Remember the fabulous red door beneath The Parker House?
Here’s what I found:
Those photos are somewhat misleading in their devastation because the main restaurant and inn are ten feet above this scene. Luckily for them (and us), the water only got into their storage area (or so I hear).
Surprising myself, Mending Wall by Robert Frost rose unbidden to my thoughts when I came across this new landscape and this now unfamiliar spot.
”Something there is that doesn’t love a wall,
That sends the frozen-ground-swell under it,
And spills the upper boulders in the sun,
And makes gaps even two can pass abreast.”
Ah, Frost.
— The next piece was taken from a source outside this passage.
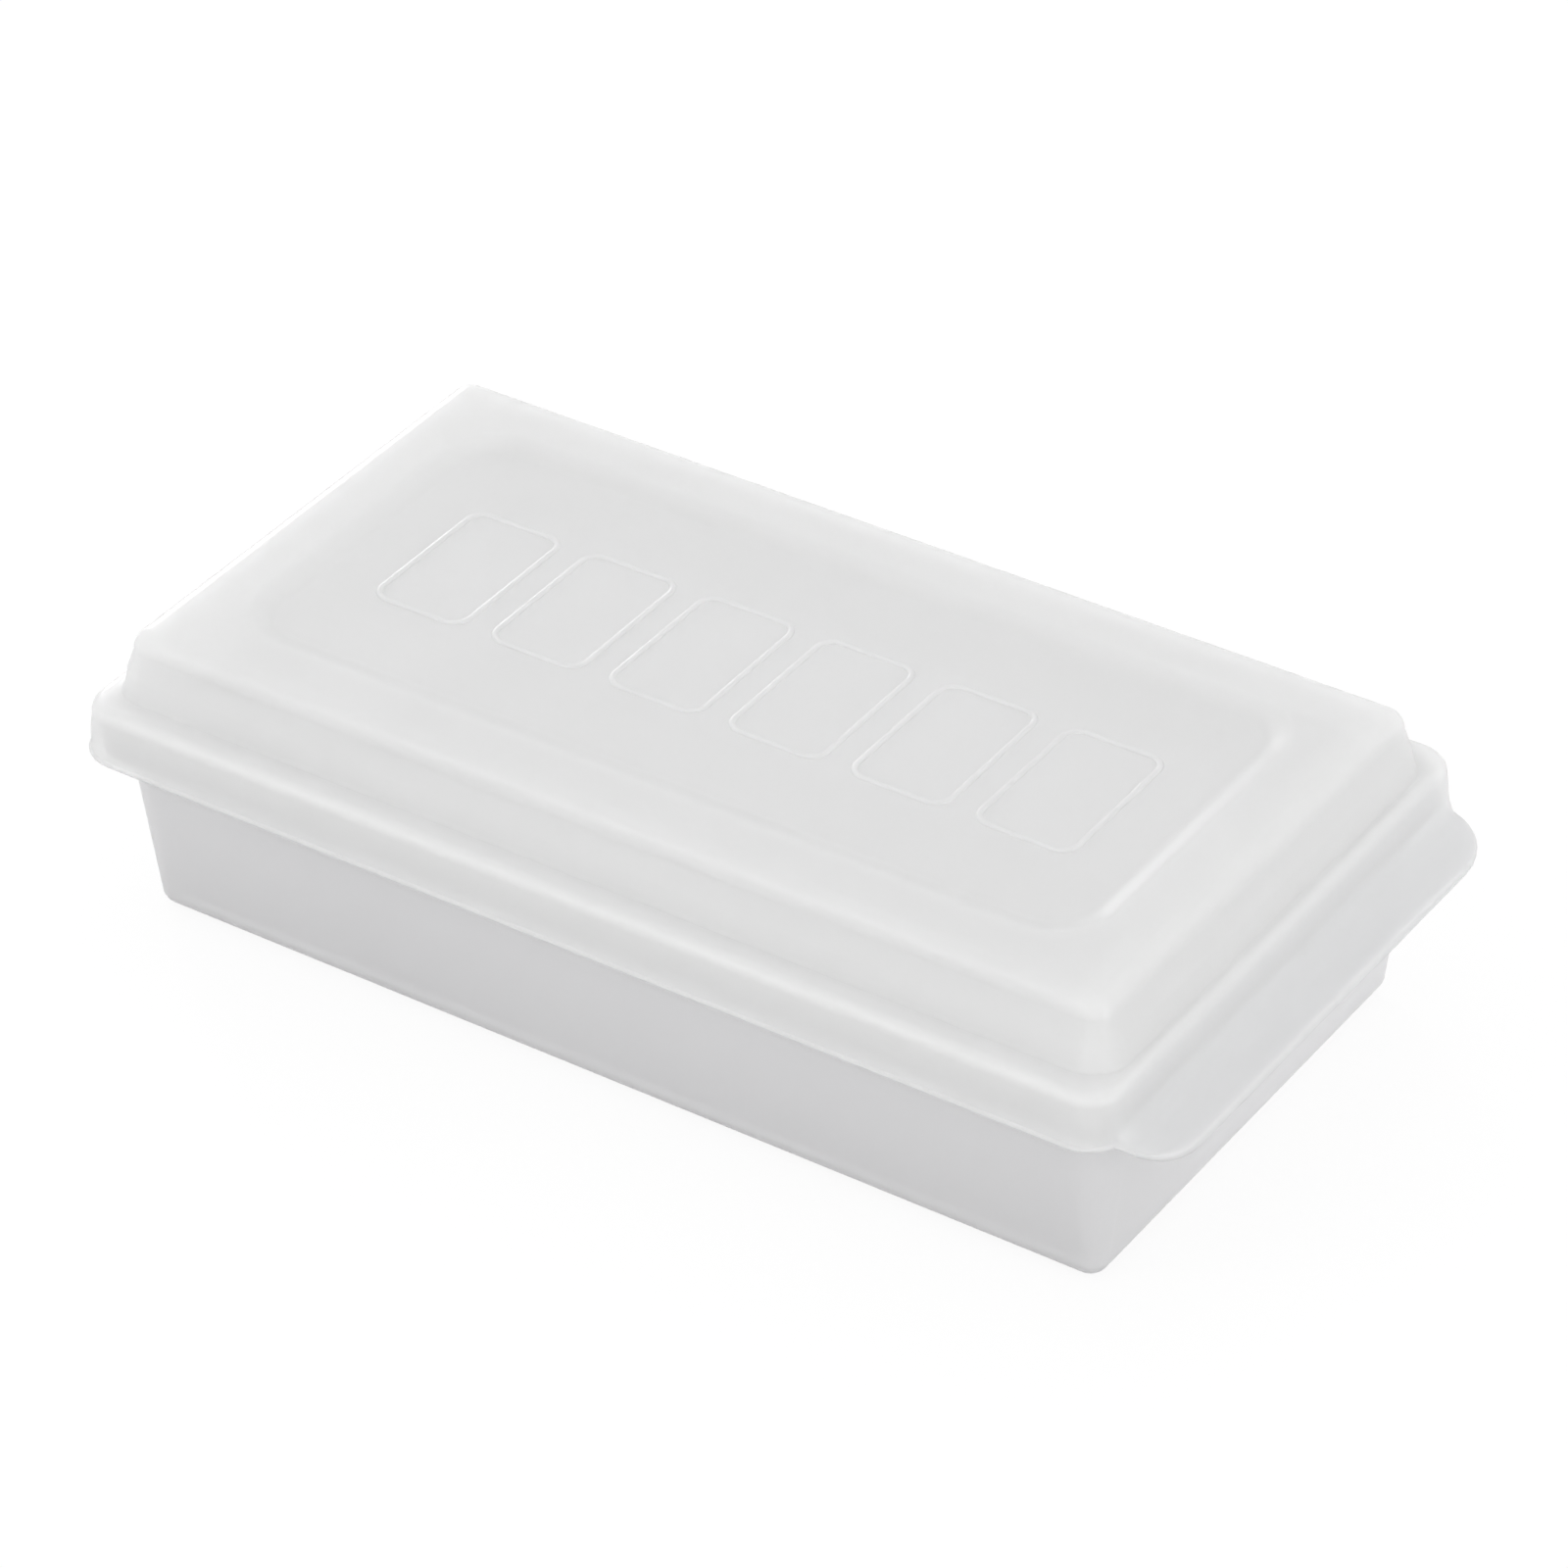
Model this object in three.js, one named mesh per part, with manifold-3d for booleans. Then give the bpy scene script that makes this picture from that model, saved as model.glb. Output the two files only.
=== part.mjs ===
// A butter cutting box: a tapered tray, a wire cutter that lies on the tray's rim, and a lid with a finger lip.
// Millimetres. X runs along the box towards the lid's lip, Y runs across it, and Z is up.
// The origin is under the middle of the tray, on the surface that the box stands on.
import * as THREE from "three";
import { mergeVertices } from "three/addons/utils/BufferGeometryUtils.js";
import Module from "manifold-3d";

// Lid, from its skirt inwards
const LID_LENGTH = 162; // outside, along the skirt's lower edge, without the lip
const LID_WIDTH = 91;
const LID_CORNER = 6.2;
const LID_WALL = 1.5;
const SKIRT_HEIGHT = 8.2; // from the lower edge to the top of the ledge
const SKIRT_DRAFT = 0.5; // how far each side leans in over that height
const SHOULDER_ROUND = 2.1;
const LEDGE_END = 2.8; // width of the ledge at the short ends
const LEDGE_SIDE = 4.8; // width of the ledge along the long sides
const LEDGE_ROUND = 0.6; // hollow rounding where the ledge meets the plateau
const PLATEAU_RISE = 9.4; // from the ledge to the top
const PLATEAU_DRAFT = 1.6;
const PLATEAU_CORNER = 4.8;
const PLATEAU_ROUND = 3.1;
const PANEL_MARGIN = 12; // from the plateau's edge to the floor of the sunk panel
const PANEL_DEPTH = 1.5;
const PANEL_SLOPE = 2.4; // how far the panel's sides lean over that depth
const PANEL_CORNER = 6.5;

// Finger lip, on the lid's +X end
const LIP_START = 4.2; // below the ledge, where the skirt begins to flare
const LIP_REACH = 6.6;
const LIP_DROP = 4.6;
const LIP_WIDTH = 67; // along its straight edge
const LIP_RUNOUT = 8.5; // beyond that edge, where it runs back into the skirt

// Tray
const TRAY_HEIGHT = 28.9;
const TRAY_WALL = 1.5;
const TRAY_FLOOR = 1.6;
const TRAY_DRAFT = 2.7; // how far each wall leans out from floor to rim
const TRAY_CORNER = 2.8; // at the foot
const TRAY_ROUND = 2.7; // between the walls and the underside
const RIM_CLEARANCE = 0.5; // between the rim and the lid's skirt
const RIM_THICKNESS = 1.5;
const RIM_END = 1; // how far the rim stands out beyond the end walls
const RIM_SIDE = 3.3; // how far it stands out beyond the long walls
const RIM_ROUND = 0.5;

// Cutter: a frame that carries the wires, and a cap with an upright collar, pegged over them
const CROSS_WIRES = 14;
const MOUTH_CORNER = 1.6; // of the opening that the butter is pressed through
const END_BAR = 12.3; // width of the frame and cap at the short ends
const CUTTER_INSET = 0.3; // inside the edge of the rim
const FRAME_THICKNESS = 3;
const CAP_THICKNESS = 1.2;
const CUTTER_ROUND = 0.5;
const SPIGOT_DEPTH = 2.5; // how far the frame reaches down inside the tray
const SPIGOT_WALL = 1.4; // at the short ends; along the sides it is flush with the mouth
const SPIGOT_CLEARANCE = 1;
const COLLAR_HEIGHT = 5.6; // above the cap, up inside the lid's plateau
const COLLAR_WALL = 1;
const COLLAR_CLEARANCE = 0.2; // to the plateau's long walls, where they are narrowest
const WIRE = 0.5;
const BEAD = 1.4; // crimped bead on each end of a wire
const BEAD_LENGTH = 1.6;
const PEG = 2.2;
const PEG_END_GAP = 0.5; // from a peg's tip to the rim that the frame lies on
const PEG_COLUMNS = [-6, -2, 2, 6]; // counted in pieces from the middle

const GAP = 0.3; // between pieces that lie on or in each other
const OVERRUN = 1; // how far a cut runs past the face that it opens
const SMALLEST_CORNER = 0.4;

// How finely round shapes are divided
const CORNER_STEPS = 6;
const ROUND_STEPS = 3;
const LIP_STEPS = 4;
const END_STEPS = 4;
const WIRE_SIDES = 8;
const PEG_SIDES = 12;
const QUARTER = Math.PI / 2;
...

No one does New England like Frost.
The sun set upon another photographer, capturing mood and light as best he could, just like me. At least the colorful sky made the scene less bleak and we marveled together at the transformation before us.
Again, I was inspired to recall a line of poetry, dragged from the recesses of my mind by the somber tone and some strange need to make order out of chaos. I am not being romantic here; I literally thought these words as I stood there. Another New Englander, Henry Wadworth Longfellow, from his poem The Rainy Day:
“Into each life some rain must fall,
Some days must be dark and dreary.”
I’ll interpret those words at that moment like this. Life is not going to be easy every day. There will be rain and there will be clouds, but most of the time, there is glorious sunshine. I’ll try to remember that on those rainy days, and watch with pride as the people around me band together to begin rebuilding their homes and communities. Times like these remind me of the good in people and the strength in groups, and how we always seem to come together during difficulties. We have our home, we have our family, and even our belongings. We have to work to regain the beauty of our communities and to help support local businesses, but in the spirit of the people I’ve already seen out there, picking up debris and filling in holes, I know this transformation can only lead to growth. And my kids will be out there playing in their rainboots, having just as much fun as before, making mud pies.